After news broke that Priceline Group (NASDAQ:PCLN) reported adjusted earnings per share that exceeded expectations but revenue that fell slightly short of what analysts anticipated, shares of the online travel site popped up nearly 4% to as high as $1,328.50 before receding somewhat. In light of these developments, is Priceline still an attractive buy or, with shares trading 43% above their 52-week low of $928.80, should investors consider a stake in Expedia (NASDAQ:EXPE) instead?
Mixed results were received well by Mr. Market
For the quarter, Priceline reported revenue of $2.12 billion. Although this represents a hefty 26% gain compared to the $1.68 billion management reported the same quarter a year earlier, it fell just shy of the $2.15 billion Mr. Market hoped to see. According to the company's press release, this rise in sales came mostly from its International operations, which grew by 36% from $8.6 billion to $11.7 billion, which helped to push gross bookings up 34% from $10.1 billion to $13.5 billion.
|Earnings per Share (adjusted)||$9.70||$12.04||$12.51|
From a profit standpoint, results were slightly more difficult to decipher. For the quarter, Priceline saw its adjusted earnings per share come in at $12.51, 29% above last year's $9.70 and about 4% greater than the $12.04 expected. It should be mentioned, however, that these aren't the actual earnings posted by the company but are, instead, non-GAAP metrics that management believes gives a more fair representation of Priceline's results. For the quarter, Priceline's actual earnings came in at $10.89, 30% above the $8.39 seen a year earlier.
The biggest driver behind Priceline's growing profits appears to be its high jump in sales, but investors should also look at the company's cost structure. Despite the fact that most of its core costs rose in relation to sales, such as its online advertising, which shot up from 27.6% of revenue to 30.1%, the company's cost of revenue declined from 17.6% of sales to 11.3%
But is Expedia better?
Over the past few years, Priceline has been a true engine for growth. Between 2009 and 2013, sales of the online travel site soared 191% from $2.34 billion to $6.79 billion as gross bookings skyrocketed 321% from $9.31 billion to $39.17 billion. This was, however, slightly offset by lower revenue from each dollar in bookings, which declined from $0.25 to $0.17.
Of course, Priceline wasn't the only fast growing travel site over this period. Over the past five years, sales at Expedia grew by 61% from $2.96 billion to $4.77 billion. Like Priceline, Expedia also benefited from higher gross bookings, which rose 81% from $21.81 billion to $39.44 billion. Interestingly, Expedia saw a drop in sales for every dollar in gross bookings, but with this metric inching down from $0.14 to $0.12, the change wasn't nearly as drastic as its rival's.

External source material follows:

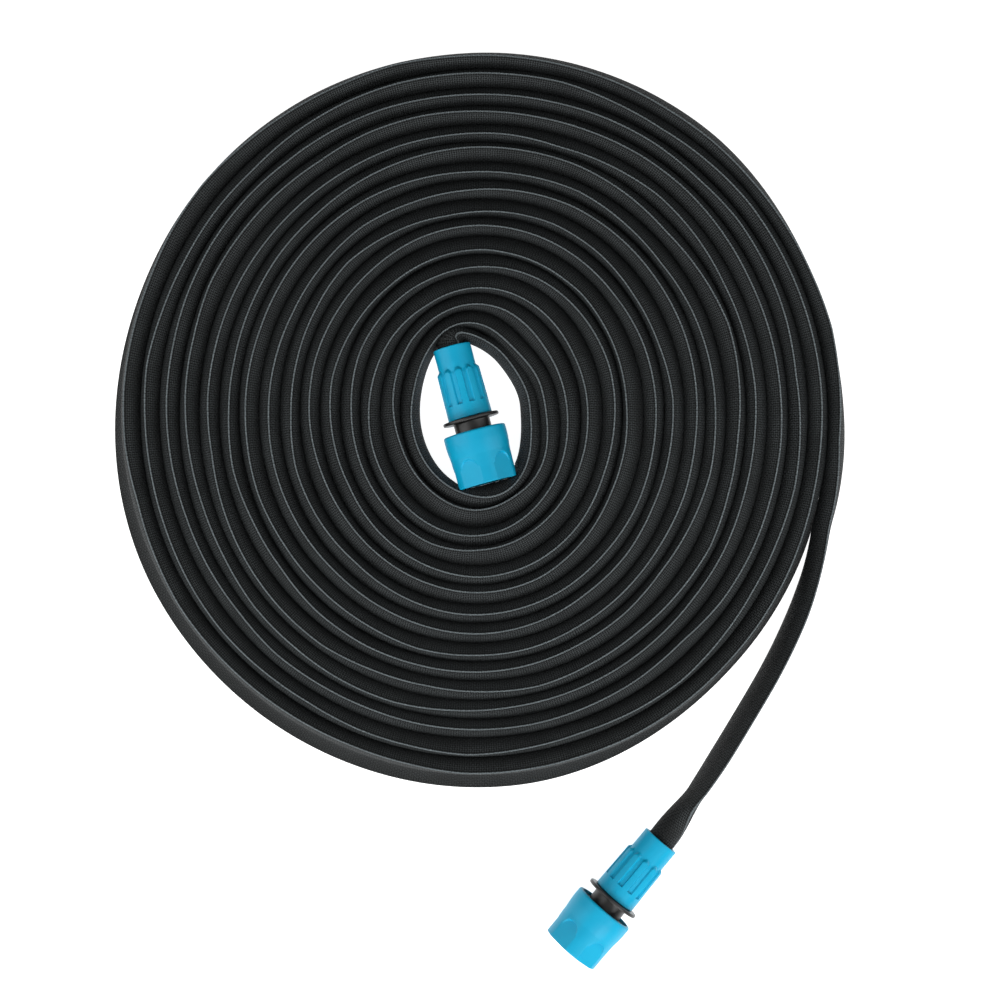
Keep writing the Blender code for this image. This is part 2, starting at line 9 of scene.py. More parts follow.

|(Bookings in Billions)||2013||2012||2011||2010||2009||Change|
|PCLN Gross Bookings||$39.17||$28.46||$21.66||$13.65||$9.31||320.7%|
|EXPE Gross Bookings||$39.44||$33.96||$29.18||$25.97||$21.81||80.8%|
Looking at profits, we can see that the difference in growth between both entities is even more severe. Between 2009 and 2013, Priceline's net income shot up 287% from $489.5 million to $1.89 billion as it managed to decrease its cost of revenue from 46.1% of sales to 15.9%. Expedia, on the other hand, saw its bottom line fall 22% from $299.5 million to $232.9 million as its selling, general and administrative expenses soared from 44.6% of sales to 66%.
Right now, Mr. Market is rewarding Priceline's shareholders and for good reason. Yes, management did report slightly lower revenue than expected, but with such fast growth regardless, it would be a mistake not to be impressed with the business's results. On an earnings front, the picture looks even better, with management efficiently reducing the company's cost structure while still maintaining growth. To make things even better, the 25.2 times forward earnings the company is trading for is only marginally higher than the 21.4 times investors can get Expedia for, which makes it an attractive, albeit pricey, opportunity for the long-term investor.
Disclosure: The author has no positions in any stocks mentioned, and no plans to initiate any positions within the next 72 hours. The author wrote this article themselves, and it expresses their own opinions. The author is not receiving compensation for it (other than from Seeking Alpha). The author has no business relationship with any company whose stock is mentioned in this article.